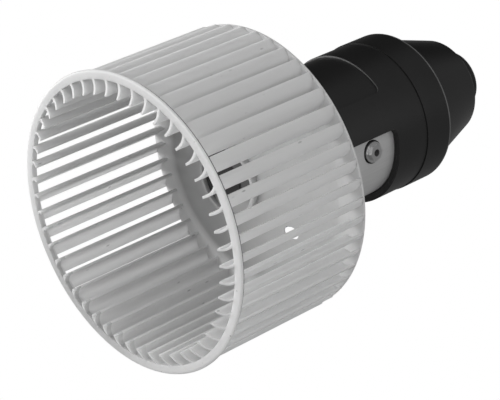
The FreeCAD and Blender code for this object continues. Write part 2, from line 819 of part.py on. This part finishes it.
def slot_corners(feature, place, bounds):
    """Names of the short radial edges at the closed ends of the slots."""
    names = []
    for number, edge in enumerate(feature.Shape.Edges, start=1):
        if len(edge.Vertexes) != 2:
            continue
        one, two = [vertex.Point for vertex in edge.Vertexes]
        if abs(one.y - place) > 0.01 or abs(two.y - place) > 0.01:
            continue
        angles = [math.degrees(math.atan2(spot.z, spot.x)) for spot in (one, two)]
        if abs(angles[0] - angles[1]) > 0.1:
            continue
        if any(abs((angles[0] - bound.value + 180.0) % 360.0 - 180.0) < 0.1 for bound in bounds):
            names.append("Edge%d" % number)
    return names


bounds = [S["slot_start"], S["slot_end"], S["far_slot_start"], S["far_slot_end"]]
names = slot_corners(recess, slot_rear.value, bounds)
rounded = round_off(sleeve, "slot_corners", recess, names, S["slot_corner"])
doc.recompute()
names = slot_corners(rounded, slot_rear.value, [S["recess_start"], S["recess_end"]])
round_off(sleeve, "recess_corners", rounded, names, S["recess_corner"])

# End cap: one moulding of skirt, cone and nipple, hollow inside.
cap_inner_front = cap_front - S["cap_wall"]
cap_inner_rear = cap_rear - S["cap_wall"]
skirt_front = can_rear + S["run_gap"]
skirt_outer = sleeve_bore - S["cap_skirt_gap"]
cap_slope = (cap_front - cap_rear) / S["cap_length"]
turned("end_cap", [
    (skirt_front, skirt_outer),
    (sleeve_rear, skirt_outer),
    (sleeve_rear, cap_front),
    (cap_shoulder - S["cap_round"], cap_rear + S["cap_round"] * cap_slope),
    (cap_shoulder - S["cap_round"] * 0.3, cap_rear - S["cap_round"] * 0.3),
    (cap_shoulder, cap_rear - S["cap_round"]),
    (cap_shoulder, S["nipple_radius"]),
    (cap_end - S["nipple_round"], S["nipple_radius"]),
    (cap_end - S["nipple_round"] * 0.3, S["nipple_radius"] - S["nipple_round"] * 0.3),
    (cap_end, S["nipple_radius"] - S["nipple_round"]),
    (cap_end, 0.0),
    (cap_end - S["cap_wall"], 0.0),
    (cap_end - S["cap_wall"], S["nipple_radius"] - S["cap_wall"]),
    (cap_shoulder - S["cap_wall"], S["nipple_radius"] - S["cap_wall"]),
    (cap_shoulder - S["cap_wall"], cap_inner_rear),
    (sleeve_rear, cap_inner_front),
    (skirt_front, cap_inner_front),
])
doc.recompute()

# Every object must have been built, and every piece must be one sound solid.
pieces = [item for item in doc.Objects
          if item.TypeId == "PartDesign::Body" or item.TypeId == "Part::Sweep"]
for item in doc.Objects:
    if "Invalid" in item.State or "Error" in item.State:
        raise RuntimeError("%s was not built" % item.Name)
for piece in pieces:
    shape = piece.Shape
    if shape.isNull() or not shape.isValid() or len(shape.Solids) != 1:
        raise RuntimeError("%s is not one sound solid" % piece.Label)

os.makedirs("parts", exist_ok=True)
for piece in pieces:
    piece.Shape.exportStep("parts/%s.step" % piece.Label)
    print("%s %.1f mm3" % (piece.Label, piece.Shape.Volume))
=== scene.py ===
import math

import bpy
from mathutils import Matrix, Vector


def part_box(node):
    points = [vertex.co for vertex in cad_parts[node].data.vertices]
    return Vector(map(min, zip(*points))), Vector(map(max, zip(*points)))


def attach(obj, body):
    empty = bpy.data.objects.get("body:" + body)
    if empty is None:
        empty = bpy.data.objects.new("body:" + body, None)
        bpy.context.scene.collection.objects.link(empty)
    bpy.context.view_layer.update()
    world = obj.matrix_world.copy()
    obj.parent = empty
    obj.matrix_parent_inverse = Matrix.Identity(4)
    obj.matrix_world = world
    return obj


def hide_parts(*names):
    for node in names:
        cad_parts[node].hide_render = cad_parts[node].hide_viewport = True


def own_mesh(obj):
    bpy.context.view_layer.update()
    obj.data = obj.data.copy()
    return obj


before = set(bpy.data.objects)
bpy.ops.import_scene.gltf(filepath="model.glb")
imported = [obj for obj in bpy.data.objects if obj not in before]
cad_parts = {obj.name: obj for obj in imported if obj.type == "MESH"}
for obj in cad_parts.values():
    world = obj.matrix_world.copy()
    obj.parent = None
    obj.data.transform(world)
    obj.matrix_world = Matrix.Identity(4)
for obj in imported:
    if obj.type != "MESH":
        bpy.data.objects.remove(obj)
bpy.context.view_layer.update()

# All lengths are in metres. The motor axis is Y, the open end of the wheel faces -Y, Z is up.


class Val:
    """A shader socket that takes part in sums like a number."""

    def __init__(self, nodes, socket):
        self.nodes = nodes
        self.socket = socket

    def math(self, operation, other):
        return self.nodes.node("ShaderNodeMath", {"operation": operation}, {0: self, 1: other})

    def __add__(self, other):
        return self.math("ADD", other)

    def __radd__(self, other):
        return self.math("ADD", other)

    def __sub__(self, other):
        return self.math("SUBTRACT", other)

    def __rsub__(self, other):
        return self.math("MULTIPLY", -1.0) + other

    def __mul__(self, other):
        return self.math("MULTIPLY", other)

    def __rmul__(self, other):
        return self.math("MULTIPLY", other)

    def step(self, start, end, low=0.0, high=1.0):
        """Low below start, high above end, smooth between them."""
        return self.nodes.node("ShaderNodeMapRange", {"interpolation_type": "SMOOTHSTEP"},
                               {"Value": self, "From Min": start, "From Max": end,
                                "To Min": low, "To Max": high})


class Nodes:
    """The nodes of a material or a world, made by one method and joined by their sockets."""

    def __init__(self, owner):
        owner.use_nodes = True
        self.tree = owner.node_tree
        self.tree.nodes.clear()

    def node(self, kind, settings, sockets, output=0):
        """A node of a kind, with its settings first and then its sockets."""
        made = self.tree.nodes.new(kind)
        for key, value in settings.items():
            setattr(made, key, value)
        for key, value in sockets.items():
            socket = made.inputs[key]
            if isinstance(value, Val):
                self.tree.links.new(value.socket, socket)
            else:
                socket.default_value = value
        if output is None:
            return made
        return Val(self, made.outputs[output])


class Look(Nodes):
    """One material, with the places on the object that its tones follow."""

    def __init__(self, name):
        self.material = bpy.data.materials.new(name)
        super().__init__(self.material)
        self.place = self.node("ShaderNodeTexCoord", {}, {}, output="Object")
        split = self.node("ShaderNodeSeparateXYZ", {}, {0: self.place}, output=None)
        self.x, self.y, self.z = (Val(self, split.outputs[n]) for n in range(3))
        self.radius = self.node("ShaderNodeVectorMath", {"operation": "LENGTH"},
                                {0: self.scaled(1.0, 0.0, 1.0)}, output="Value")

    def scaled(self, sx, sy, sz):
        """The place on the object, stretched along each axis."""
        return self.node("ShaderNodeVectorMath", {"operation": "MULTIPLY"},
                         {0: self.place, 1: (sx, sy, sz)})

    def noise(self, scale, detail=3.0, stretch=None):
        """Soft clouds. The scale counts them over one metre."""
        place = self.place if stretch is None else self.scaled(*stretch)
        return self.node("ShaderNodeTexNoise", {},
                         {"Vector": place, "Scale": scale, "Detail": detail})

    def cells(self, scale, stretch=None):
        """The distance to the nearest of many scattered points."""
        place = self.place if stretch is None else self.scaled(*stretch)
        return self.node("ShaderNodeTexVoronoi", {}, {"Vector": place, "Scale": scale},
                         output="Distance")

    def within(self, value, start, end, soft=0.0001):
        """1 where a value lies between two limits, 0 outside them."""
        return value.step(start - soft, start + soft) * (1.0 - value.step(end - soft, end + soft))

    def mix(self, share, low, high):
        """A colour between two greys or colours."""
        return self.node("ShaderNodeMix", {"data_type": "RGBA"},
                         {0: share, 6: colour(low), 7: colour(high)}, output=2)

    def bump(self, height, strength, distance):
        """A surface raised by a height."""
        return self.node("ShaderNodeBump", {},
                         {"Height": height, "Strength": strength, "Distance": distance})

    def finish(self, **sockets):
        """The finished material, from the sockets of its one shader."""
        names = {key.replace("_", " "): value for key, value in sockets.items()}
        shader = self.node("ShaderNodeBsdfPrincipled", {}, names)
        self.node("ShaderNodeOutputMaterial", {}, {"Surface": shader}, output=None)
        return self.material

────

Instruction: Repeat these lines exactly and nothing more: the one containing "in imported if", the one containing "of a material", and all the lines between.

Full response:
cad_parts = {obj.name: obj for obj in imported if obj.type == "MESH"}
for obj in cad_parts.values():
    world = obj.matrix_world.copy()
    obj.parent = None
    obj.data.transform(world)
    obj.matrix_world = Matrix.Identity(4)
for obj in imported:
    if obj.type != "MESH":
        bpy.data.objects.remove(obj)
bpy.context.view_layer.update()

# All lengths are in metres. The motor axis is Y, the open end of the wheel faces -Y, Z is up.


class Val:
    """A shader socket that takes part in sums like a number."""

    def __init__(self, nodes, socket):
        self.nodes = nodes
        self.socket = socket

    def math(self, operation, other):
        return self.nodes.node("ShaderNodeMath", {"operation": operation}, {0: self, 1: other})

    def __add__(self, other):
        return self.math("ADD", other)

    def __radd__(self, other):
        return self.math("ADD", other)

    def __sub__(self, other):
        return self.math("SUBTRACT", other)

    def __rsub__(self, other):
        return self.math("MULTIPLY", -1.0) + other

    def __mul__(self, other):
        return self.math("MULTIPLY", other)

    def __rmul__(self, other):
        return self.math("MULTIPLY", other)

    def step(self, start, end, low=0.0, high=1.0):
        """Low below start, high above end, smooth between them."""
        return self.nodes.node("ShaderNodeMapRange", {"interpolation_type": "SMOOTHSTEP"},
                               {"Value": self, "From Min": start, "From Max": end,
                                "To Min": low, "To Max": high})


class Nodes:
    """The nodes of a material or a world, made by one method and joined by their sockets."""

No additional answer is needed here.